Both the late Ms. Dearie and Ms. Parrott have lots of YouTube presentations that are easily searchable. So, one can easily find and compare.

For those not familiar with Nicki’s musical history, here’s a brief summary. She is native Australian who came to the U.S. and studied bass with Rufus Reid. Vocalization came later when she was regularly featured for about a decade with Les Paul’s Monday night sessions. Paul was intrigued with her vocalizing and encouraged her.

Nicki is supported here by pianist Chris Grasso, vibraphonist Chuck Redd and drummer Lenny Robinson. Guesting on some numbers are clarinetist/tenor saxophonist Engelbert Wrobel, percussionist Vince Cherico, and cornetist Warren Vache’.

Selections, all associated with Ms. Dearie, vary from sentimental to hip, e.g. I Wish You Love and It Might As Well be Spring for the former and Peel Me a Grape and I’m Hip for the latter.

Pensacola fans will remember fondly Ms. Parrott’s appearance at Pensacola JazzFest several years ago.

Thanks to Rachel Domber of Arbors Records for continuing to supply us with high quality jazz recordings.

CD Review: ‘Windmills,’ Monika Ryan

Monika Ryan, Vocalist
This CD is a product by busy and talented vocalist Monika Ryan. She chose the songs as a tribute to the talented songwriters Alan and Marilyn Bergman. She is accompanied by Aretha Franklin keyboardist Nick Rolfe; David O’Rourke, guitar; Rene Hart, bass; Alvester Garnett, drums. There are also incidental performances by Brad Goode, trumpet; Clark Gayton, trombone; and Keith Loftis, soprano and tenor saxophone.

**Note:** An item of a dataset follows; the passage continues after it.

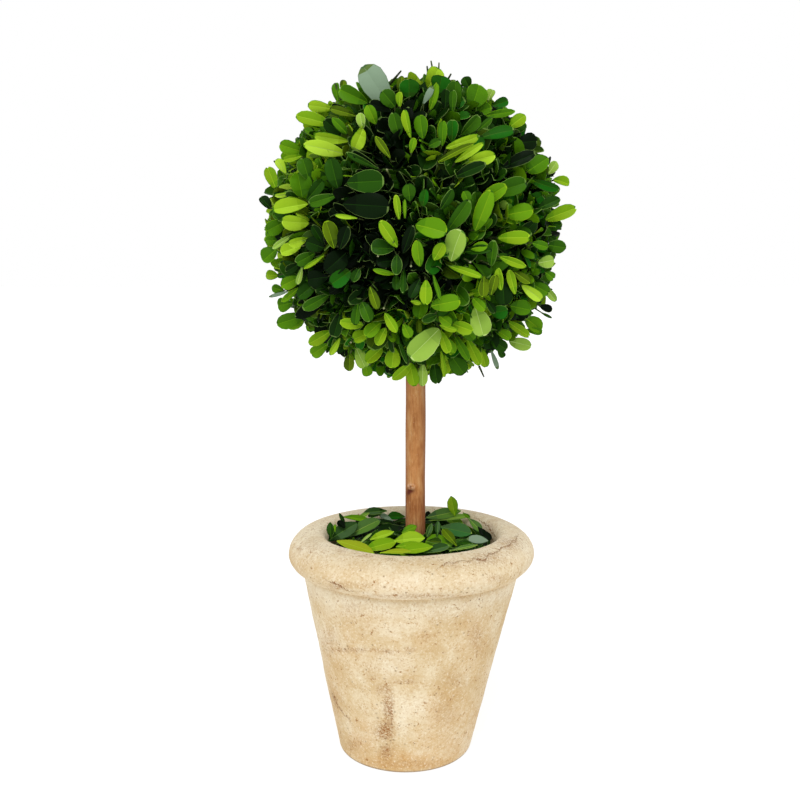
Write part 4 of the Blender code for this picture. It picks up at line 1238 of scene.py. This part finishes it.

A confession: This writer was previously unaware of Ms. Ryan and her talent. She’s a busy vocalist whose work has taken her throughout the US and Europe. She’s recorded multiple CDs. See her website for details. Also, although familiar with the songs, this writer wasn’t aware of the prolific career as songwriters of the husband/wife combo of Alan and Marilyn Bergman.

A sampling of songs on this album include: Windmills of Your Mind, Cinnamon and Clove, What Are You Doing for the Rest of Your Life, and A Love Like Ours.

Recommended for your listening pleasure. For a sampling of Ms. Ryan’s work, a quick internet search will be most satisfying.